**Exercise details:**
Copy out all the lines in the records that include the word "included".

* START *

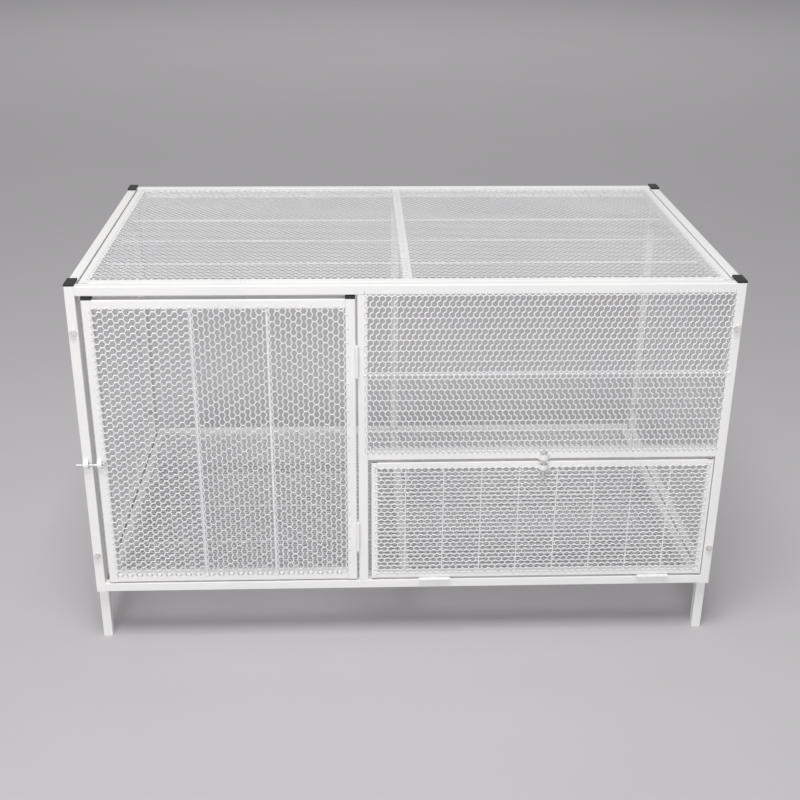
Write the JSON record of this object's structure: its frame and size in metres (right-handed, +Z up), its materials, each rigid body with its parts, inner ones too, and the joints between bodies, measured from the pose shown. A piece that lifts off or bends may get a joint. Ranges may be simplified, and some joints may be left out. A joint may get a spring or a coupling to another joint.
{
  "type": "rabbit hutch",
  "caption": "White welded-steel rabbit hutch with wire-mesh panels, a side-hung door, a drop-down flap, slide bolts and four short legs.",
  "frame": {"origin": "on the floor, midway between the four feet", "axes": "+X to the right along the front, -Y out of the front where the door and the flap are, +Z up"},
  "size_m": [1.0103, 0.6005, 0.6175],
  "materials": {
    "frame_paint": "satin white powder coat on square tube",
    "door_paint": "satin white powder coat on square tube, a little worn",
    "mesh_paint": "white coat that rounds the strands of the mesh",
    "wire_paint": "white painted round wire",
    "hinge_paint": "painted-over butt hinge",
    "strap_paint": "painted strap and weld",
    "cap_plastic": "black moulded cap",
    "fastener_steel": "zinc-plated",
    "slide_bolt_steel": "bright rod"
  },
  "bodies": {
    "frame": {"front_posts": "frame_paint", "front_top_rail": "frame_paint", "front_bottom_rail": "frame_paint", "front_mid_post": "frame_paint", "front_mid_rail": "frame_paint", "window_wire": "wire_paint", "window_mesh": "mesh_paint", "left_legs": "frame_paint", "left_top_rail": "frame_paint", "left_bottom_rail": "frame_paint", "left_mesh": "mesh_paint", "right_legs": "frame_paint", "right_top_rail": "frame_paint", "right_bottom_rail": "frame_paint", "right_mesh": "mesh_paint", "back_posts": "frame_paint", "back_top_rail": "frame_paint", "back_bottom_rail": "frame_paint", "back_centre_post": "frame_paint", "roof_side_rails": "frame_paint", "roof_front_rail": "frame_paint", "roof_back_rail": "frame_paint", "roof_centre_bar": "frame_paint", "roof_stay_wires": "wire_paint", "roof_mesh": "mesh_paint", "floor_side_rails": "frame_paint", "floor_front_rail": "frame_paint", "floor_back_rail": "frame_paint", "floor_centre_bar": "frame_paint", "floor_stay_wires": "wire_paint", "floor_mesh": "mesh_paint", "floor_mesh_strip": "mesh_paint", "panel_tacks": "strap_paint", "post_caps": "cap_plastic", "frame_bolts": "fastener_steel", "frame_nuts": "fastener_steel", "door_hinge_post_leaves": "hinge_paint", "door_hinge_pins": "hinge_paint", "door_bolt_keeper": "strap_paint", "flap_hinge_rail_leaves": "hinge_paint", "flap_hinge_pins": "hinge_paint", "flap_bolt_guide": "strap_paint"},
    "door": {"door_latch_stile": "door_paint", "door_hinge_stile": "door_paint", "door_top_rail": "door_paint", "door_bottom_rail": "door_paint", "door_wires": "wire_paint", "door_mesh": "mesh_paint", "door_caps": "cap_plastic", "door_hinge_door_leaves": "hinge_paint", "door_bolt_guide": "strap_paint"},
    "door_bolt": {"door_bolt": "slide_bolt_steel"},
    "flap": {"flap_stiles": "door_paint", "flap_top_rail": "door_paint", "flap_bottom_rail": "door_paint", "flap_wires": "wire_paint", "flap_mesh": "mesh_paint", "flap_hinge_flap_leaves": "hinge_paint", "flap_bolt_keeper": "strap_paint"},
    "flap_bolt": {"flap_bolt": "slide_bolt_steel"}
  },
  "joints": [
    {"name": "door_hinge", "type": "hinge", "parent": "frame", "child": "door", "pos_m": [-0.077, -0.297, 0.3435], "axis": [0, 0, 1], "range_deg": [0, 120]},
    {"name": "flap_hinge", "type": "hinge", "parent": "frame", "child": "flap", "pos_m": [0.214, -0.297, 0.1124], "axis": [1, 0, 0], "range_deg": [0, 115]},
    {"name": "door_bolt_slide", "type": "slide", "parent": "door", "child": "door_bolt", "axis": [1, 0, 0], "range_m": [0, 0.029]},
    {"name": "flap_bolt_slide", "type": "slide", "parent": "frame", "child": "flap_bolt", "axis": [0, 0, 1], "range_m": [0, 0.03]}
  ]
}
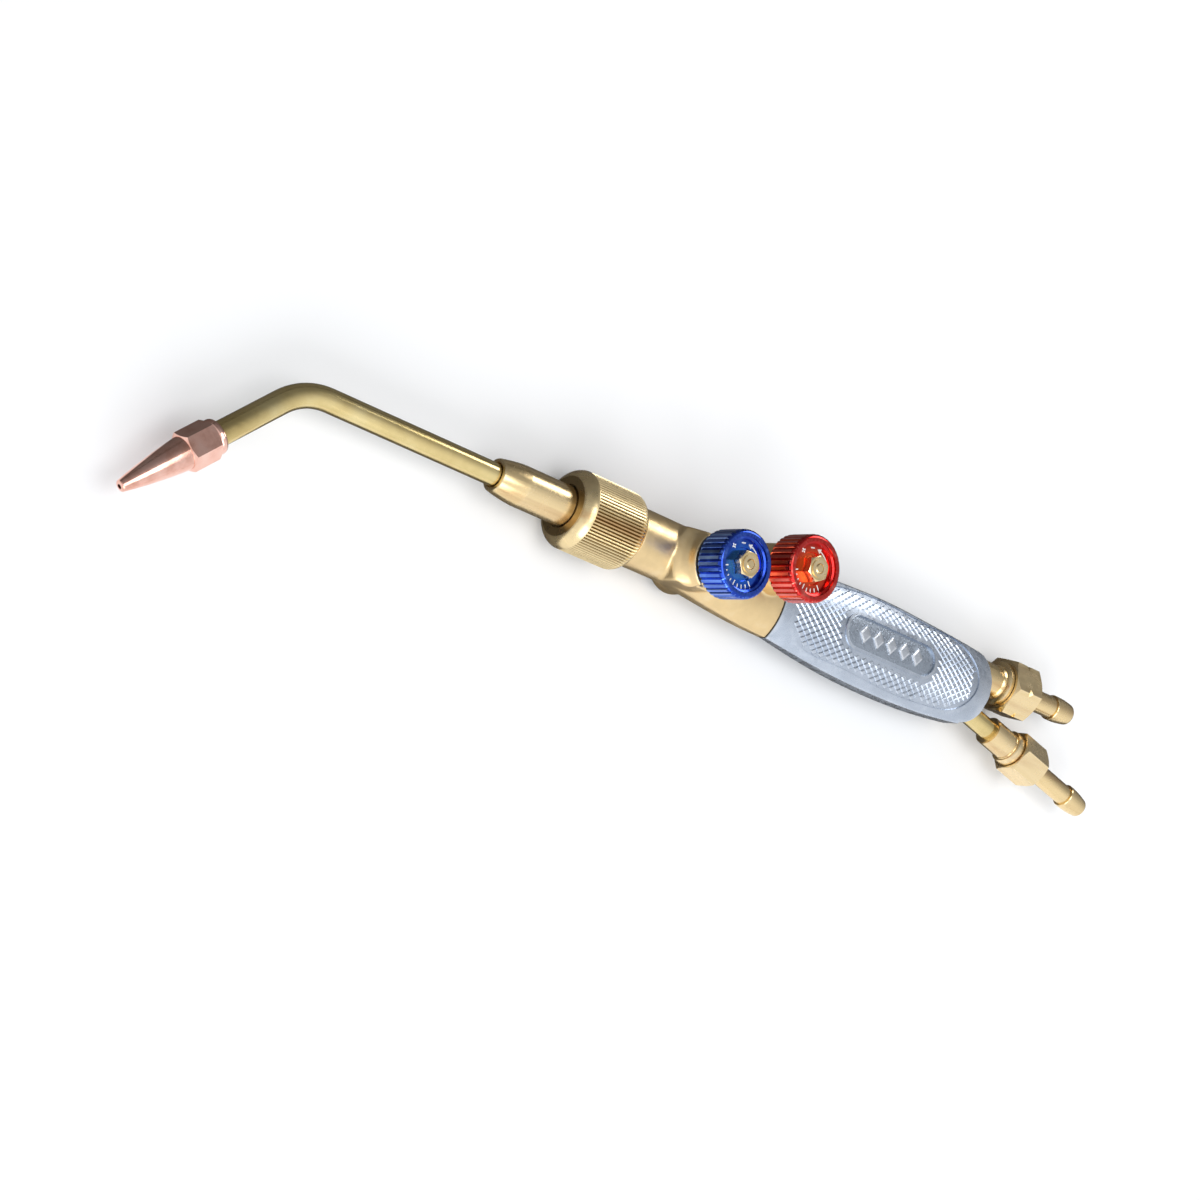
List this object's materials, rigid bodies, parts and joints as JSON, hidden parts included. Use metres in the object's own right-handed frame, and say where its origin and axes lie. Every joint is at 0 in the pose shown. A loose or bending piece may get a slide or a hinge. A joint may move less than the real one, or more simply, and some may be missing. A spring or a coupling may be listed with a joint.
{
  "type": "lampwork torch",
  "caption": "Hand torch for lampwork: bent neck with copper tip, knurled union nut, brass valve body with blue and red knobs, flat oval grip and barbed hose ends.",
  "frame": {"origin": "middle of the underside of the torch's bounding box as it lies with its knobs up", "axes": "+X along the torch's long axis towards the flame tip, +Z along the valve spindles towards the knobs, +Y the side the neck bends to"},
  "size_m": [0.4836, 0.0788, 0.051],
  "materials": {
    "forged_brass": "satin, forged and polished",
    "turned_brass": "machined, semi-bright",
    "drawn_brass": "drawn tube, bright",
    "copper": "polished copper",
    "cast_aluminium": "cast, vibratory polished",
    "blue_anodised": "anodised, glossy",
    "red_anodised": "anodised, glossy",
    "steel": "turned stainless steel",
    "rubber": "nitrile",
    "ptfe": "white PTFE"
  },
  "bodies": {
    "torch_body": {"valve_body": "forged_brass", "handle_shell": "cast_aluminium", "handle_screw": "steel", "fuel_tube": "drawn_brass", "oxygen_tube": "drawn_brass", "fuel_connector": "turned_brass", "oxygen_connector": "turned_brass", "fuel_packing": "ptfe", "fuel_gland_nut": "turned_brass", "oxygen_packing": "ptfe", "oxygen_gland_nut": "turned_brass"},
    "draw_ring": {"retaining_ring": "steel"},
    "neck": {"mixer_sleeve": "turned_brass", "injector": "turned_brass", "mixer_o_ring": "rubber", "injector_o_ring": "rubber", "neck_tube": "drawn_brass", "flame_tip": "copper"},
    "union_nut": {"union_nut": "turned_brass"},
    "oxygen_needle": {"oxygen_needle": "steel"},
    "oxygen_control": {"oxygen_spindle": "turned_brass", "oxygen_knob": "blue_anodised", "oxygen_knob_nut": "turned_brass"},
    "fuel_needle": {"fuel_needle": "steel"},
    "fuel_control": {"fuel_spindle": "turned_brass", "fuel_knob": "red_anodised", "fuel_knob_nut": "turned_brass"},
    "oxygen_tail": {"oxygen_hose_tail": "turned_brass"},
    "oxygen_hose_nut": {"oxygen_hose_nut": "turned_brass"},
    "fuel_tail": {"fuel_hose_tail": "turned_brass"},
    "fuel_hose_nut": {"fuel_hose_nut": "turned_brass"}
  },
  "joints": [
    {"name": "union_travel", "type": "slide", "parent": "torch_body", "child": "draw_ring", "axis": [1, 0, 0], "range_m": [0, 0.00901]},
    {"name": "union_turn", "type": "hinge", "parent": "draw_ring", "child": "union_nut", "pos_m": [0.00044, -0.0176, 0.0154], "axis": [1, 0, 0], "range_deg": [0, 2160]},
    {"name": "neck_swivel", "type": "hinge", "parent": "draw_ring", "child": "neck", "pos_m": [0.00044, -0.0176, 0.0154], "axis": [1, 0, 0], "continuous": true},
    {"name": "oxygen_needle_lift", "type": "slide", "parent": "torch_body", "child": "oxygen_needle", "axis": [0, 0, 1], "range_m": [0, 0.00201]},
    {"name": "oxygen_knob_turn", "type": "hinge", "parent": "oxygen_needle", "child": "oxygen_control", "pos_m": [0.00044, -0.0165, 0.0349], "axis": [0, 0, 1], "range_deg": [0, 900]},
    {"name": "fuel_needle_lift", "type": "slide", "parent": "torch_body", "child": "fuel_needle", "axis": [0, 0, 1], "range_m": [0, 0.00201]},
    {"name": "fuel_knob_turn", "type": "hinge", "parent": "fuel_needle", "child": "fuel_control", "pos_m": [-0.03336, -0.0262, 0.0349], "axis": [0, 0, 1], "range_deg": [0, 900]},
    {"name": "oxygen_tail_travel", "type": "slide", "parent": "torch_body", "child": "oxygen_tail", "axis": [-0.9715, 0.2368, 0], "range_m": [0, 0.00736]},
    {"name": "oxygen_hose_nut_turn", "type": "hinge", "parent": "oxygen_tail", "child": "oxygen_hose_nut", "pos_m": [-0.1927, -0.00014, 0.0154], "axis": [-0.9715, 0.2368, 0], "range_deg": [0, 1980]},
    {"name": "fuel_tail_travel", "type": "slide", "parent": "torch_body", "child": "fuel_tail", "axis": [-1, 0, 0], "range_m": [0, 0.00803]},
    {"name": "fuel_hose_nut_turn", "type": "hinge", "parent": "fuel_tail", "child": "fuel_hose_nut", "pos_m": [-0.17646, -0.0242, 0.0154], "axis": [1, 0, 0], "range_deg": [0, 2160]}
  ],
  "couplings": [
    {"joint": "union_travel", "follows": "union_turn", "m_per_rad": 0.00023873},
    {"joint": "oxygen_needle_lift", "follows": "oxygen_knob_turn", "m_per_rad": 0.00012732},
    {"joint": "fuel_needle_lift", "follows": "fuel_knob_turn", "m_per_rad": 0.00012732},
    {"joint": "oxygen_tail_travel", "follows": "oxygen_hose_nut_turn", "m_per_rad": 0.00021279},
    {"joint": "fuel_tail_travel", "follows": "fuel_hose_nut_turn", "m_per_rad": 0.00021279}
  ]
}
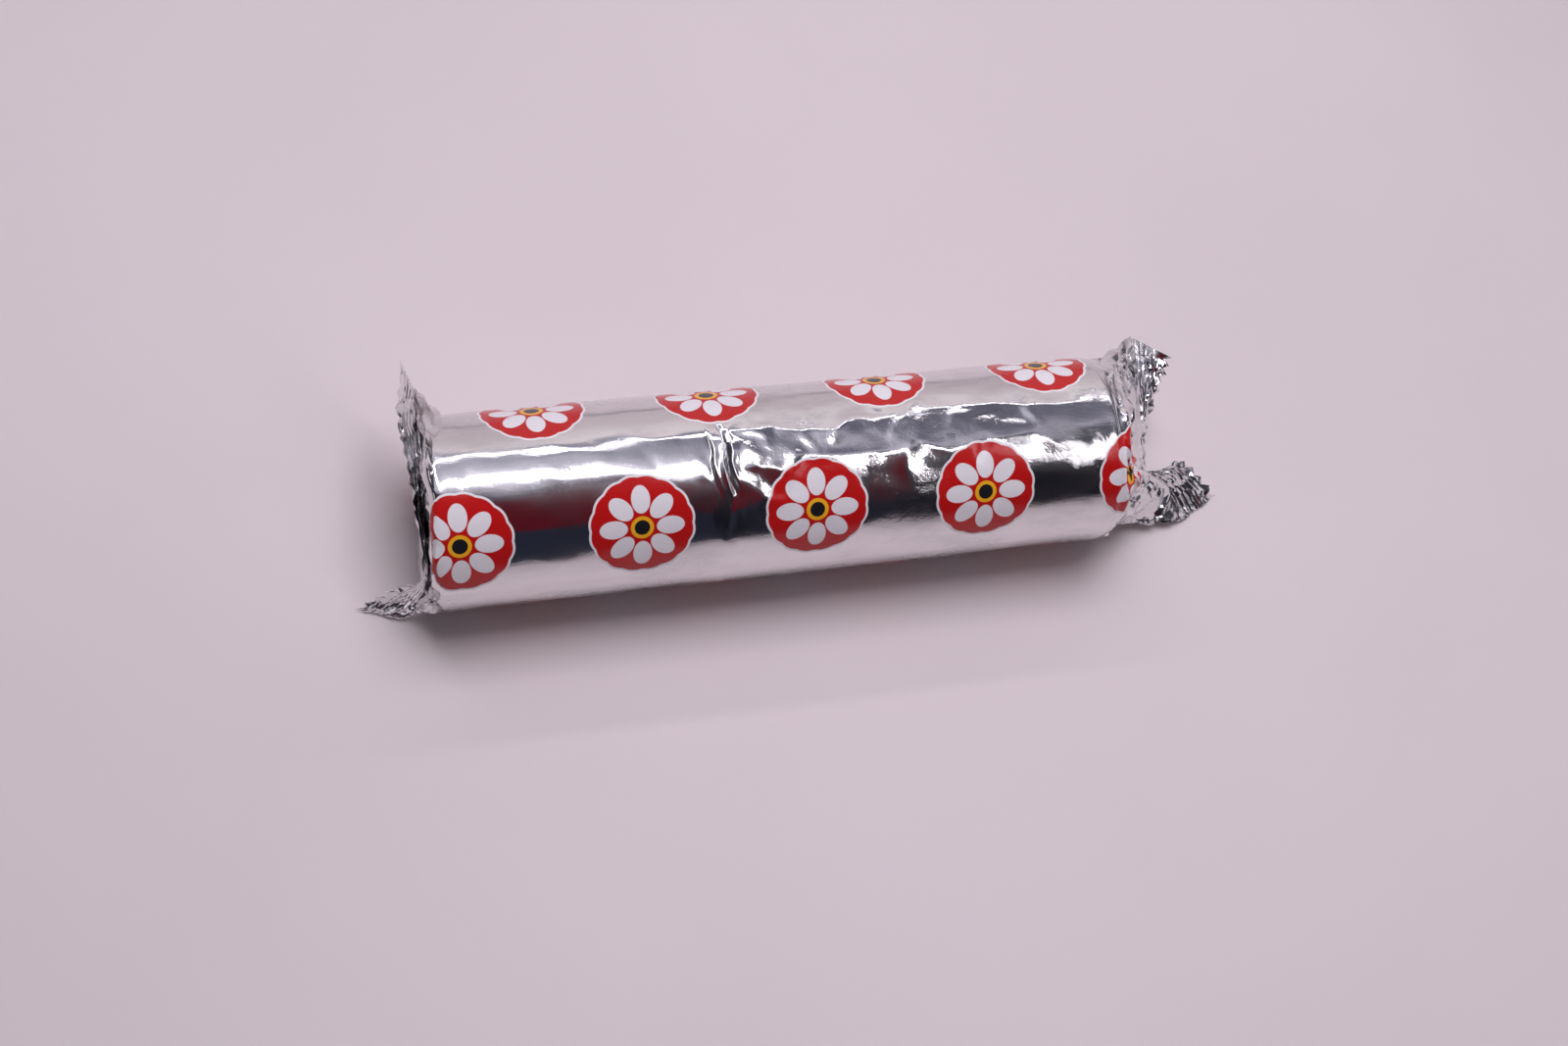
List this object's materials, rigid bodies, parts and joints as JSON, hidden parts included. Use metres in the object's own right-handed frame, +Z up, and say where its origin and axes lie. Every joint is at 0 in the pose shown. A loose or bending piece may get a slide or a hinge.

* END *

**Solution to this task:**
List this object's materials, rigid bodies, parts and joints as JSON, hidden parts included. Use metres in the object's own right-handed frame, and say where its origin and axes lie. Every joint is at 0 in the pose shown. A loose or bending piece may get a slide or a hinge. A joint may move less than the real one, or more simply, and some may be missing. A spring or a coupling may be listed with a joint.
List this object's materials, rigid bodies, parts and joints as JSON, hidden parts included. Use metres in the object's own right-handed frame, +Z up, and say where its origin and axes lie. Every joint is at 0 in the pose shown. A loose or bending piece may get a slide or a hinge.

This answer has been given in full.